- AIM -
Only the lines from the start of the data through the one containing "seam_w = 0.22; // [0.1:0.02:0.6]" belong in your answer; return them exactly.

**** LISTED ENTRIES ****

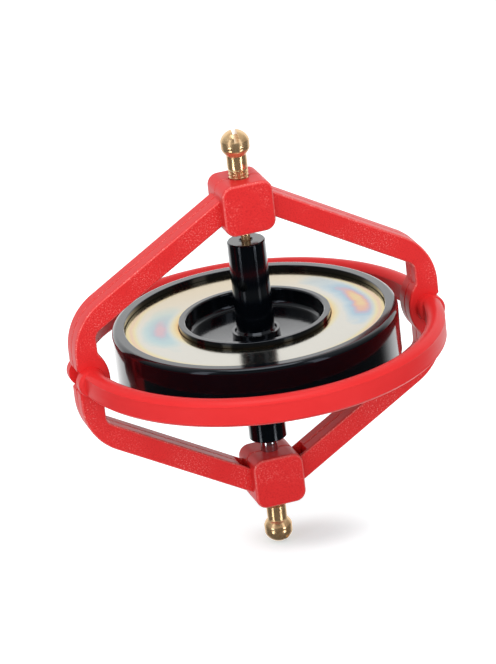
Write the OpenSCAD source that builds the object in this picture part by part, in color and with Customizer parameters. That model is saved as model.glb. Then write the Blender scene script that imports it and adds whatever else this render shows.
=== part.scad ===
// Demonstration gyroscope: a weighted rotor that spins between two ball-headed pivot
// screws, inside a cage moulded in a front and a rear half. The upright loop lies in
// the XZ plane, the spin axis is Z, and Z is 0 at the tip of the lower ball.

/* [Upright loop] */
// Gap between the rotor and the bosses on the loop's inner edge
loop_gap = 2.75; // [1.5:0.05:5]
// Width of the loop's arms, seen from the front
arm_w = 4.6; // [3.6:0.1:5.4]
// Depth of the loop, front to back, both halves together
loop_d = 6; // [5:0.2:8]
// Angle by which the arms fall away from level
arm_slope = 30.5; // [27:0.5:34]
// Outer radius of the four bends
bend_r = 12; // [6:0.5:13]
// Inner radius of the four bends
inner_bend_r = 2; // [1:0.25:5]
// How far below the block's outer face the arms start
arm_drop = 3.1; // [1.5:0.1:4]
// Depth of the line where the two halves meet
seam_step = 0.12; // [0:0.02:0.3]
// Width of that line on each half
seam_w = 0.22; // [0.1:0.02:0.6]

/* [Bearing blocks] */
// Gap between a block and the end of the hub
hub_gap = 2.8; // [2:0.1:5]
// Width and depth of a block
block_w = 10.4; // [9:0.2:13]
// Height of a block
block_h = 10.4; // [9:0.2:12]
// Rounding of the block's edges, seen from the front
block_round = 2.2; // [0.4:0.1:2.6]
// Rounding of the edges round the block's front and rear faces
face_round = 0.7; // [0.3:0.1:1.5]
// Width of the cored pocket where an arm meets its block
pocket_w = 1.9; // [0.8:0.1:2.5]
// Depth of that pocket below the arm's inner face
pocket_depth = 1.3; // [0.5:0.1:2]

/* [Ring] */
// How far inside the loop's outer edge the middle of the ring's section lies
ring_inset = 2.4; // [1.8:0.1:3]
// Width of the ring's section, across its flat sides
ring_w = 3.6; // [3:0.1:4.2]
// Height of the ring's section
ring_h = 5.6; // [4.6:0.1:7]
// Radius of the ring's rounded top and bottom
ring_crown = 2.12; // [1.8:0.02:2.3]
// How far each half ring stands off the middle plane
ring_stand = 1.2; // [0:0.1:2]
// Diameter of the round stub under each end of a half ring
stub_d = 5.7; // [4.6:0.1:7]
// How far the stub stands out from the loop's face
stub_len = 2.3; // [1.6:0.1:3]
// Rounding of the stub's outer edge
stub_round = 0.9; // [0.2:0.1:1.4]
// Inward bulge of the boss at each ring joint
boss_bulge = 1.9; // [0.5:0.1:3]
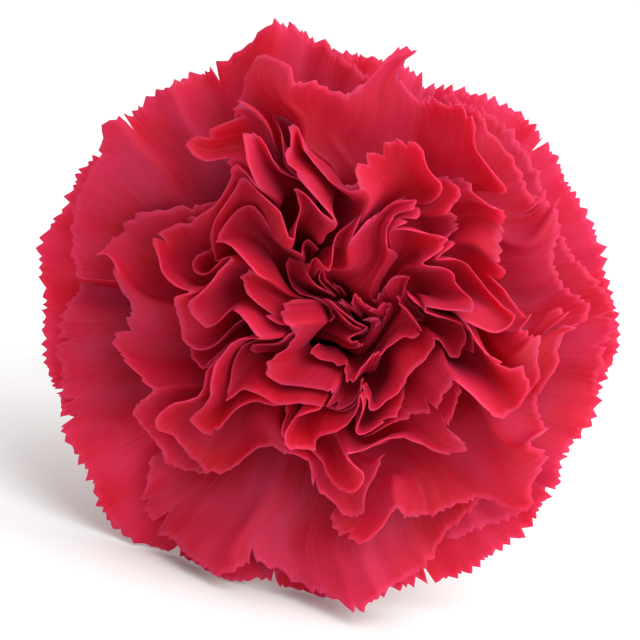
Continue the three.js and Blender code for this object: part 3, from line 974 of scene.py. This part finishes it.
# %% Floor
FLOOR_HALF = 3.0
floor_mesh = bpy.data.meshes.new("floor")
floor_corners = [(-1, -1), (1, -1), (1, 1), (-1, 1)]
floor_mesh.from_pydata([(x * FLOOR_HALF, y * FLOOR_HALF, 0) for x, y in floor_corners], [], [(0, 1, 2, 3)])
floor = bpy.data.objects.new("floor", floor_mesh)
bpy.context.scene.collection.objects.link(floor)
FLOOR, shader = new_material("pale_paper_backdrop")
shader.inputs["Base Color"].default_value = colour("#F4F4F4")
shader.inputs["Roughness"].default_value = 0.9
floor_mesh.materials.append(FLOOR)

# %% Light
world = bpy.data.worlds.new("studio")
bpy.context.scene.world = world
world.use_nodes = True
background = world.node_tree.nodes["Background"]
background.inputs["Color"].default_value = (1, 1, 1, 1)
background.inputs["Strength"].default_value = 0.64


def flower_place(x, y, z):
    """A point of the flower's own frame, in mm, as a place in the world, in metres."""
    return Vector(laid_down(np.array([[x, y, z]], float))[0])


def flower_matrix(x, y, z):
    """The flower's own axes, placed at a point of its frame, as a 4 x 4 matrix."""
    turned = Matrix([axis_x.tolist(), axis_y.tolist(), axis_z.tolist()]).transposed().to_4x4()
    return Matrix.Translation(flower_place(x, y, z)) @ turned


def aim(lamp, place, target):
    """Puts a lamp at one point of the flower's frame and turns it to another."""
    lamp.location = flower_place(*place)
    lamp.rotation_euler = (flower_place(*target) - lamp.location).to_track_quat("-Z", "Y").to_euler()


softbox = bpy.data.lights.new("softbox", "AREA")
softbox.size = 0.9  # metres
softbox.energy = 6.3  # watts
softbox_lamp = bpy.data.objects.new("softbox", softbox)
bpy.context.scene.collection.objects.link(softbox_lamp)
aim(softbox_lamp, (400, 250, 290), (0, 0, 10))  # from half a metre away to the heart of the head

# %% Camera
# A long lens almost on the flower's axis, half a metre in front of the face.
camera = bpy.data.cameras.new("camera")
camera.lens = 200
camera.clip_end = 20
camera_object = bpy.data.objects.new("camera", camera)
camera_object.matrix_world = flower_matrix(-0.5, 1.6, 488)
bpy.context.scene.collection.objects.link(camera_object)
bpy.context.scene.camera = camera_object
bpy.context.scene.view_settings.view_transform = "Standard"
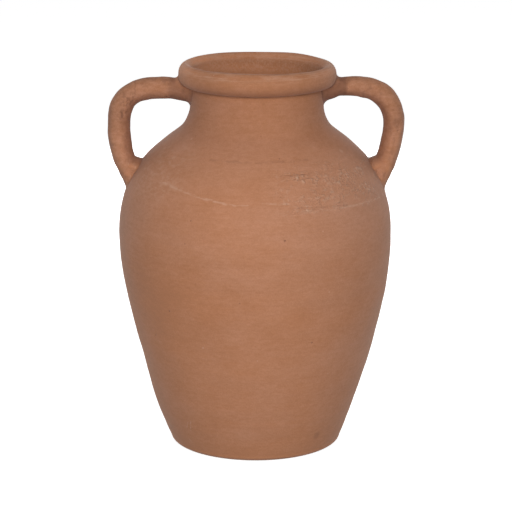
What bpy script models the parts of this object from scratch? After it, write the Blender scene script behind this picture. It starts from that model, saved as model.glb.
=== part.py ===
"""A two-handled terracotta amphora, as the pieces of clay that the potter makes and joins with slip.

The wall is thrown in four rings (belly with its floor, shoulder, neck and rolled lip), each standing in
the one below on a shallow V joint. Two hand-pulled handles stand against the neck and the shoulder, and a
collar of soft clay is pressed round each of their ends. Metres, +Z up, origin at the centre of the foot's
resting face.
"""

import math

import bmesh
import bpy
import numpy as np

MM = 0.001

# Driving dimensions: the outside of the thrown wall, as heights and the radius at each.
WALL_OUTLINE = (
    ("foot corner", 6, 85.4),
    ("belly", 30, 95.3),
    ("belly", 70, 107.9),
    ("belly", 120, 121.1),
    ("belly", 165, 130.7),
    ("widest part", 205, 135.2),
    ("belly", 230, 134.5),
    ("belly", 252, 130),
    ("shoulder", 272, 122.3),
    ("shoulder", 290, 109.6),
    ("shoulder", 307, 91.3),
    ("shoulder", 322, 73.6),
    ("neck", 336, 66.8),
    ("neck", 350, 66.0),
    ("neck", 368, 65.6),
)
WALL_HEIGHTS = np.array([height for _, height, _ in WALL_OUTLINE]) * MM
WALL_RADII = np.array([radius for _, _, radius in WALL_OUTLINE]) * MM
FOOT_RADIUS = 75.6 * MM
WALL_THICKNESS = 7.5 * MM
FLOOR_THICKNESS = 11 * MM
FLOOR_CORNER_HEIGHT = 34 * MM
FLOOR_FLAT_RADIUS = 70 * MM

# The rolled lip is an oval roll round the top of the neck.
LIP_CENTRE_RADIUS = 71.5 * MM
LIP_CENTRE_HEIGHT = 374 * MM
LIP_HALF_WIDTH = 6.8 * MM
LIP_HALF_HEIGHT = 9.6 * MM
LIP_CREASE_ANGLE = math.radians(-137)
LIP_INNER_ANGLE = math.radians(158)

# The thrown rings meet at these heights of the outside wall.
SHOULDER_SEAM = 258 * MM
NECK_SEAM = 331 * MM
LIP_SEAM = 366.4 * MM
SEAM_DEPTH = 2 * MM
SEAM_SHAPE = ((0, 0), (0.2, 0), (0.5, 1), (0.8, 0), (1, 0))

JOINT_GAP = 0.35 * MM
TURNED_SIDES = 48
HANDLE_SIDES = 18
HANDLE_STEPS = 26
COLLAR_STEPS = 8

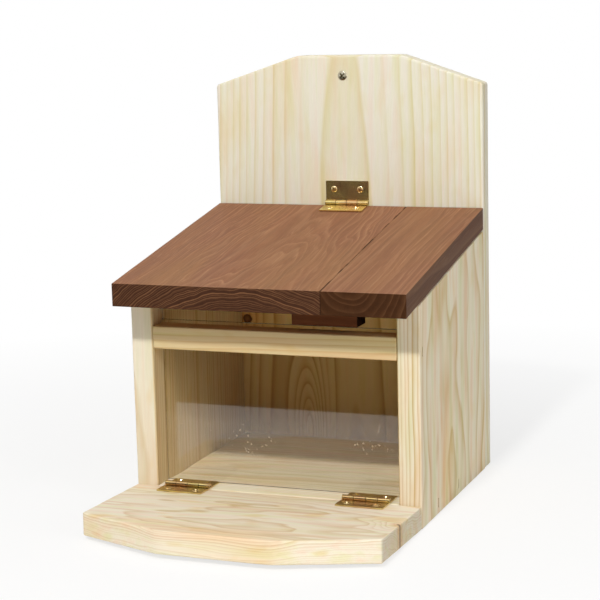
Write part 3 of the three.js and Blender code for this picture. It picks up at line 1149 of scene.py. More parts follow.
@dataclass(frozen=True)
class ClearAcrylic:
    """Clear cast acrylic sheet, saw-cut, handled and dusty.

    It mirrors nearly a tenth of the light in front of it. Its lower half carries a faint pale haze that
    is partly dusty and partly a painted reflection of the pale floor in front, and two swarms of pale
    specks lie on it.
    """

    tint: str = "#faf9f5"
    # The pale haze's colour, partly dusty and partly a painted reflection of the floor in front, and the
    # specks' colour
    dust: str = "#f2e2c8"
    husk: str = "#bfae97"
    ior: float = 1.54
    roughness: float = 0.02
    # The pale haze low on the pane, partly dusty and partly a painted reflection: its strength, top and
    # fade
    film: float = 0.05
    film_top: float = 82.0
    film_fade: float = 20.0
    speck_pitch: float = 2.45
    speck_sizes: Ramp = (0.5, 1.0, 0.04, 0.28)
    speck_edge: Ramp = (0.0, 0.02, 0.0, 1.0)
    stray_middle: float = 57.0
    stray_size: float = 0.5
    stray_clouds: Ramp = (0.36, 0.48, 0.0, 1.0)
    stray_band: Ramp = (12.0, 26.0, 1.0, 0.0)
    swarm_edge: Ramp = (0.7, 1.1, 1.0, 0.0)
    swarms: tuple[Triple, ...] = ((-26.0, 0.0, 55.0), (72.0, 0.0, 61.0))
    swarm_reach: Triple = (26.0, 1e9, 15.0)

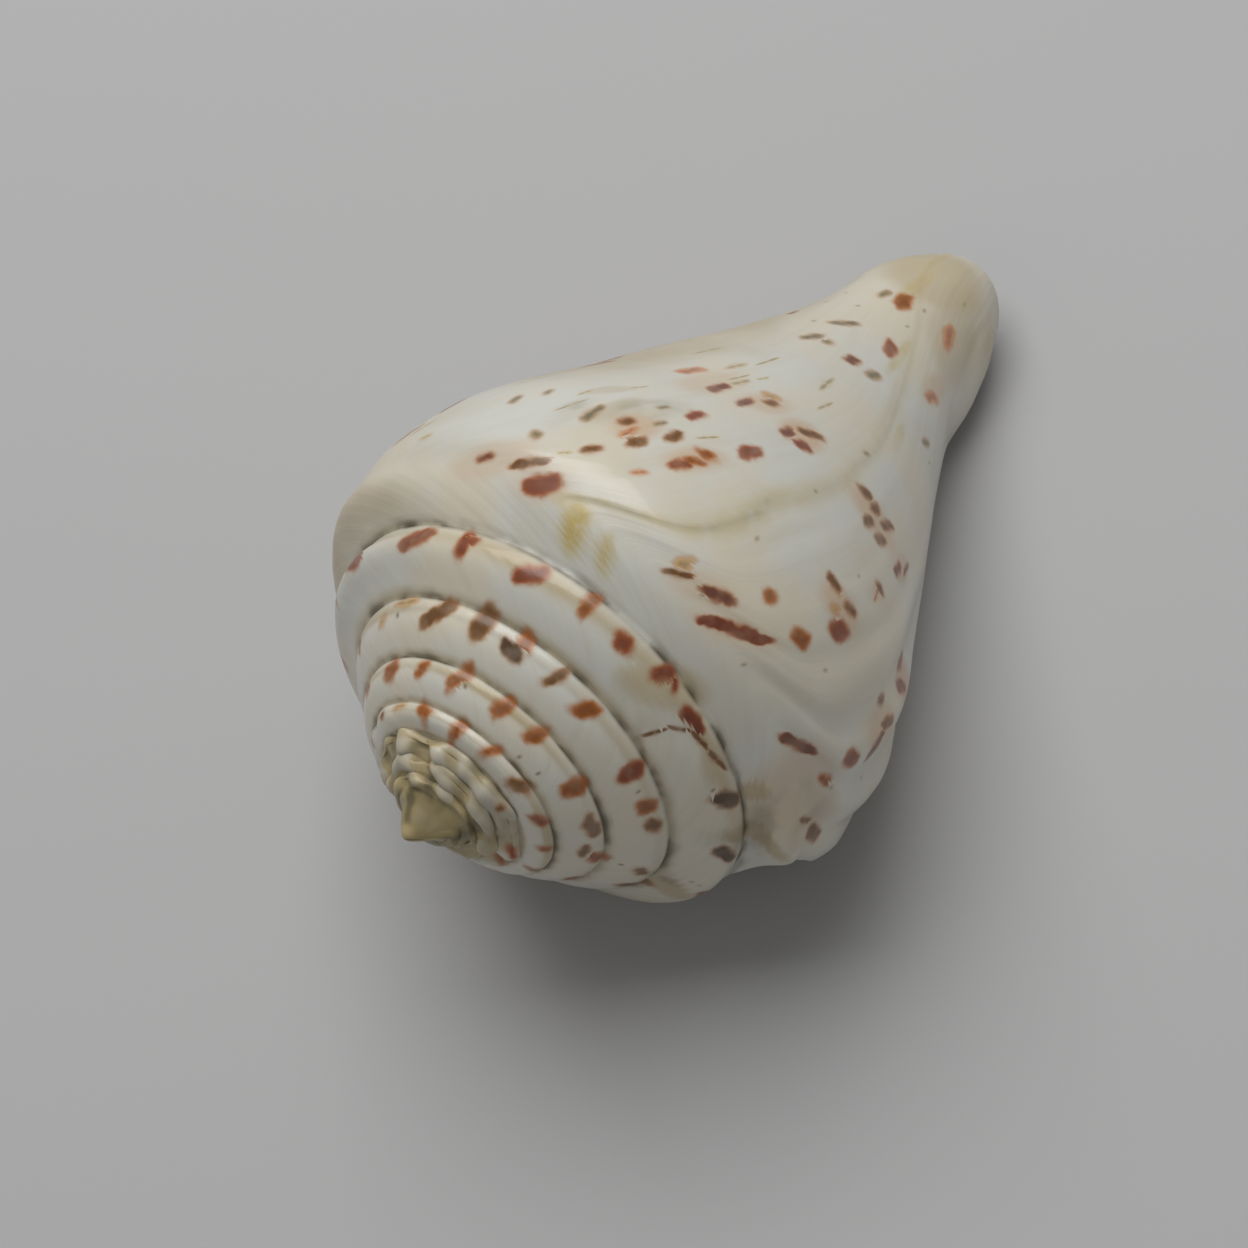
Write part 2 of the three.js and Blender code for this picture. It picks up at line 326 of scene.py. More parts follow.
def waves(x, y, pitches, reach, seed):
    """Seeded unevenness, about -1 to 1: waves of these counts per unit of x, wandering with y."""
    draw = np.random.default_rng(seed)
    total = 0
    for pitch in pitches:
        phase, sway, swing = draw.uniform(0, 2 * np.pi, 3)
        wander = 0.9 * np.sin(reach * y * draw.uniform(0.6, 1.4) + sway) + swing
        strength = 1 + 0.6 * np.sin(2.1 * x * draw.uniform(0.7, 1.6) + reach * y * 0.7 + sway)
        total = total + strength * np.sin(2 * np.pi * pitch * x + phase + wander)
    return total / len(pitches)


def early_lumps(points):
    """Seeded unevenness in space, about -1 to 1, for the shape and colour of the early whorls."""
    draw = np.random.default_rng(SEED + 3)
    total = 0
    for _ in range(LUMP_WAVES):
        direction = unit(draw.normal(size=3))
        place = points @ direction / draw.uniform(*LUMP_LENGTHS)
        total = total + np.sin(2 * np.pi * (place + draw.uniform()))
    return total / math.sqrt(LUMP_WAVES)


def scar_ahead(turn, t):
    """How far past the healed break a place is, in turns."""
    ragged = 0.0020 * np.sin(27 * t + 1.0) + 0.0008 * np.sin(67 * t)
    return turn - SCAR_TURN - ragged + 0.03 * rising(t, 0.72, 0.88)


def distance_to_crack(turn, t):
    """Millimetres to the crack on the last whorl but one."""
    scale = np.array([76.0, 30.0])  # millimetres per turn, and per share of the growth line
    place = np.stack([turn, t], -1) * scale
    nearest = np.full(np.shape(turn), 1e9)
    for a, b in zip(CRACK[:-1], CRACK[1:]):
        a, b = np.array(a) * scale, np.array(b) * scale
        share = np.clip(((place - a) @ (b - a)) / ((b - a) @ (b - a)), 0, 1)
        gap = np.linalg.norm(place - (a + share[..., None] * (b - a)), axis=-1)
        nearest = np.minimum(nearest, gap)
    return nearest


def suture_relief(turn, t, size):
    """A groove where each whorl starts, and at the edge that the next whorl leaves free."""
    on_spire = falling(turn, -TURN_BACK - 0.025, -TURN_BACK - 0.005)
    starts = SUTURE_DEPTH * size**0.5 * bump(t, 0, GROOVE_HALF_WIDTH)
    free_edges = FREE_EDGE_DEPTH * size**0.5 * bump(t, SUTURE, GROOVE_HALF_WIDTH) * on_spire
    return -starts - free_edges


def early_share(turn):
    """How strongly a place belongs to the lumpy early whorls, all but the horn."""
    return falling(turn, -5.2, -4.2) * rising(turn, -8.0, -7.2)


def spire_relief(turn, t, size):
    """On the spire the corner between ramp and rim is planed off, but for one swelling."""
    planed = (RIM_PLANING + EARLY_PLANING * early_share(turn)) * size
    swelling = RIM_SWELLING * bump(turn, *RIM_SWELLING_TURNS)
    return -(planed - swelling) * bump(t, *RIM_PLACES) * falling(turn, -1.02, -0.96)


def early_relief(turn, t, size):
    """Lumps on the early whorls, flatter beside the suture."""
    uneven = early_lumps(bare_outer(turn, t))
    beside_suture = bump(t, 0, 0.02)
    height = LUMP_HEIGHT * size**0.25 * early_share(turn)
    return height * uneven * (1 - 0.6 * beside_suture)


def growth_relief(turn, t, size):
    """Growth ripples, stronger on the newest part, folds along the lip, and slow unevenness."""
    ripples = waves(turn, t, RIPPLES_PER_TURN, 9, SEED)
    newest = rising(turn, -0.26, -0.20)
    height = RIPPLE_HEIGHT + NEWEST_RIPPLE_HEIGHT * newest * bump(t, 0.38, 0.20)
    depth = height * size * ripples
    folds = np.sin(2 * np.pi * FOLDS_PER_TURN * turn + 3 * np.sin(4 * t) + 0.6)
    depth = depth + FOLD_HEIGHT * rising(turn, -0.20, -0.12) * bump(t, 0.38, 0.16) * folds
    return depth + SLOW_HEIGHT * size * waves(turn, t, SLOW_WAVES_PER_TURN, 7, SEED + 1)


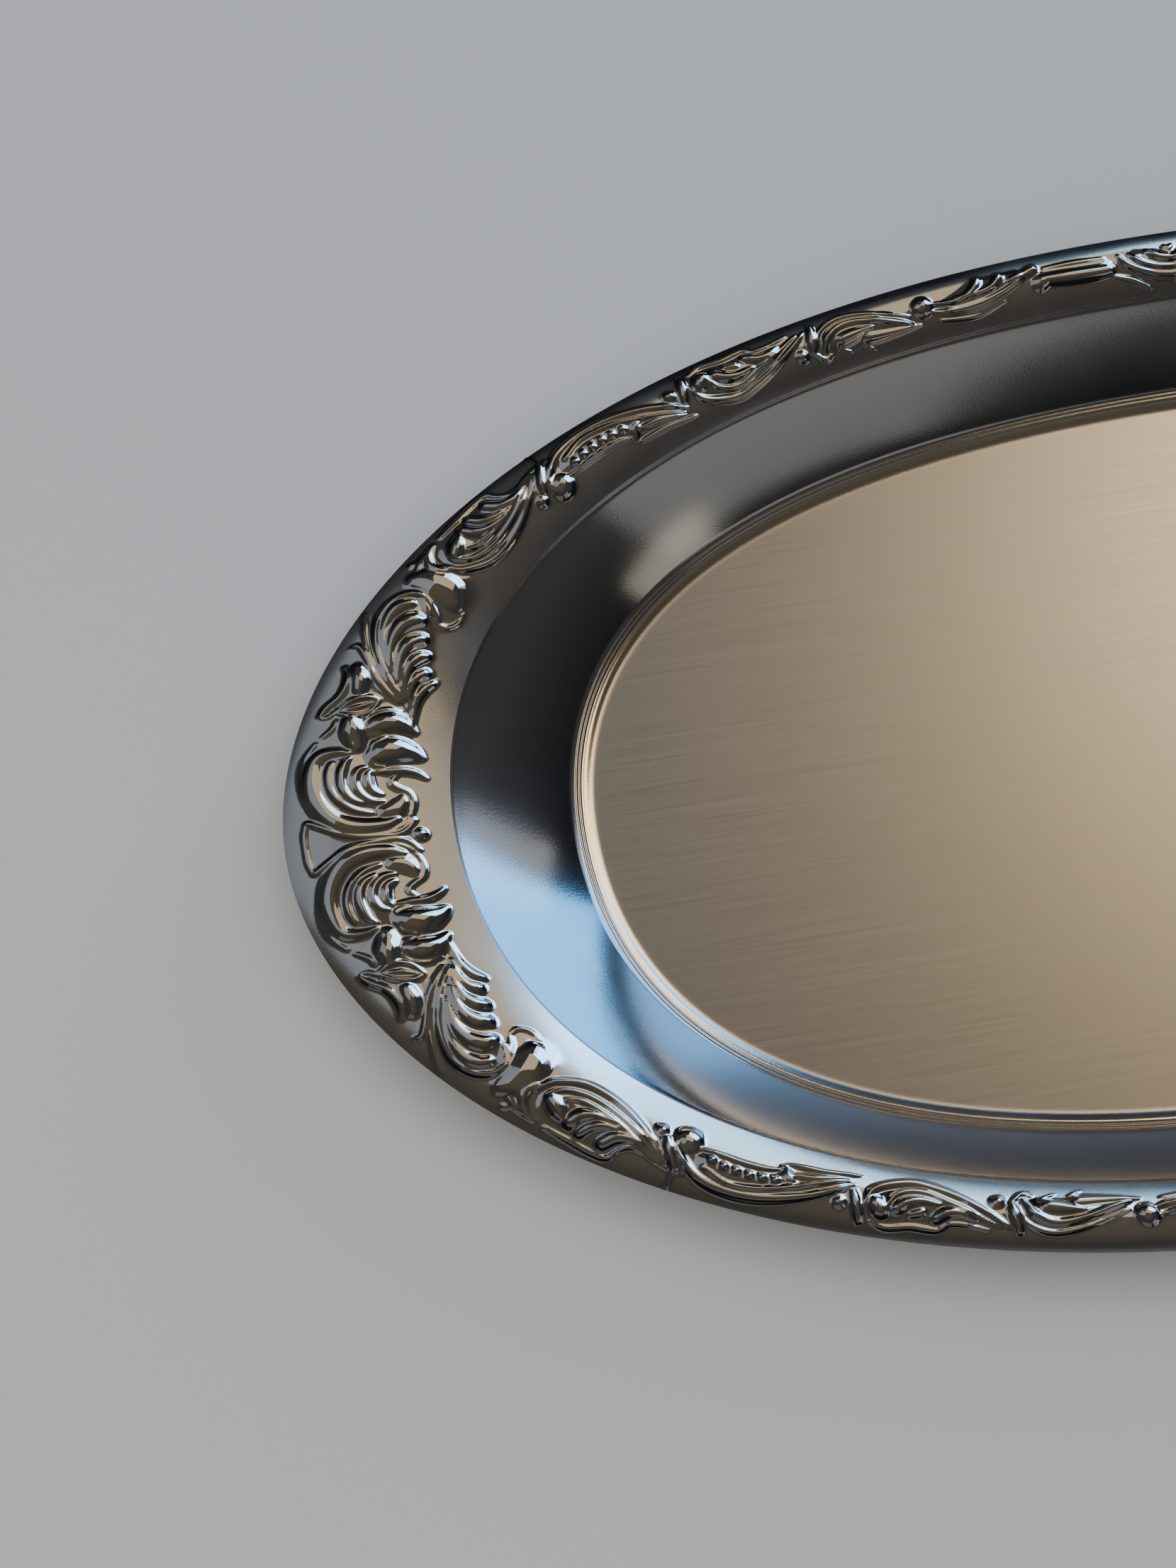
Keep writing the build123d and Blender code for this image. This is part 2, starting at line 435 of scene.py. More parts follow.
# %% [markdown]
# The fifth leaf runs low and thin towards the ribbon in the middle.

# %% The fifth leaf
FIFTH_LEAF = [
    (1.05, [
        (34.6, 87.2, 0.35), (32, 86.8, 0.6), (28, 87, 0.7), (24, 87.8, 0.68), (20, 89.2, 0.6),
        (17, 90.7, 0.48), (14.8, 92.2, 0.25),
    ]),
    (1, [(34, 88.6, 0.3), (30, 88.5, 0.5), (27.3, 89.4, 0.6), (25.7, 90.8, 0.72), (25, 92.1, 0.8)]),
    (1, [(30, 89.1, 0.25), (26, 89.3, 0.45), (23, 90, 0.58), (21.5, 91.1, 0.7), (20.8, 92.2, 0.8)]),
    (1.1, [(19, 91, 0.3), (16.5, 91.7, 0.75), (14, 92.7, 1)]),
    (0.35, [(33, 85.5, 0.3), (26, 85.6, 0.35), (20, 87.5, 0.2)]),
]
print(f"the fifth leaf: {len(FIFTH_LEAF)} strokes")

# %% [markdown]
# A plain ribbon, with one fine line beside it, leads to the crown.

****

- RESPONSE TO THE EXERCISE -
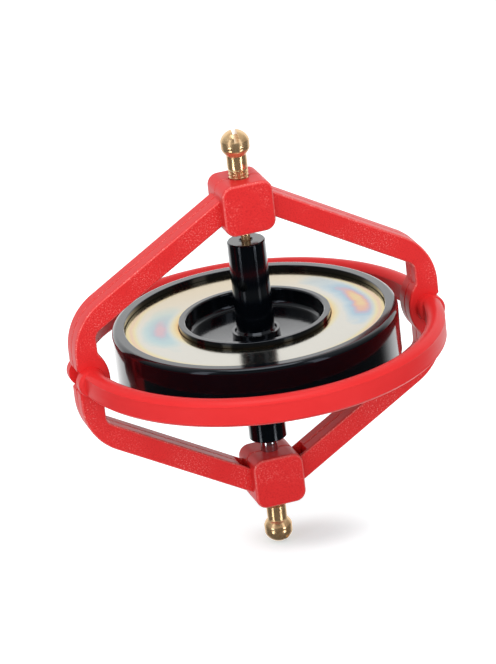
Write the OpenSCAD source that builds the object in this picture part by part, in color and with Customizer parameters. That model is saved as model.glb. Then write the Blender scene script that imports it and adds whatever else this render shows.
=== part.scad ===
// Demonstration gyroscope: a weighted rotor that spins between two ball-headed pivot
// screws, inside a cage moulded in a front and a rear half. The upright loop lies in
// the XZ plane, the spin axis is Z, and Z is 0 at the tip of the lower ball.

/* [Upright loop] */
// Gap between the rotor and the bosses on the loop's inner edge
loop_gap = 2.75; // [1.5:0.05:5]
// Width of the loop's arms, seen from the front
arm_w = 4.6; // [3.6:0.1:5.4]
// Depth of the loop, front to back, both halves together
loop_d = 6; // [5:0.2:8]
// Angle by which the arms fall away from level
arm_slope = 30.5; // [27:0.5:34]
// Outer radius of the four bends
bend_r = 12; // [6:0.5:13]
// Inner radius of the four bends
inner_bend_r = 2; // [1:0.25:5]
// How far below the block's outer face the arms start
arm_drop = 3.1; // [1.5:0.1:4]
// Depth of the line where the two halves meet
seam_step = 0.12; // [0:0.02:0.3]
// Width of that line on each half
seam_w = 0.22; // [0.1:0.02:0.6]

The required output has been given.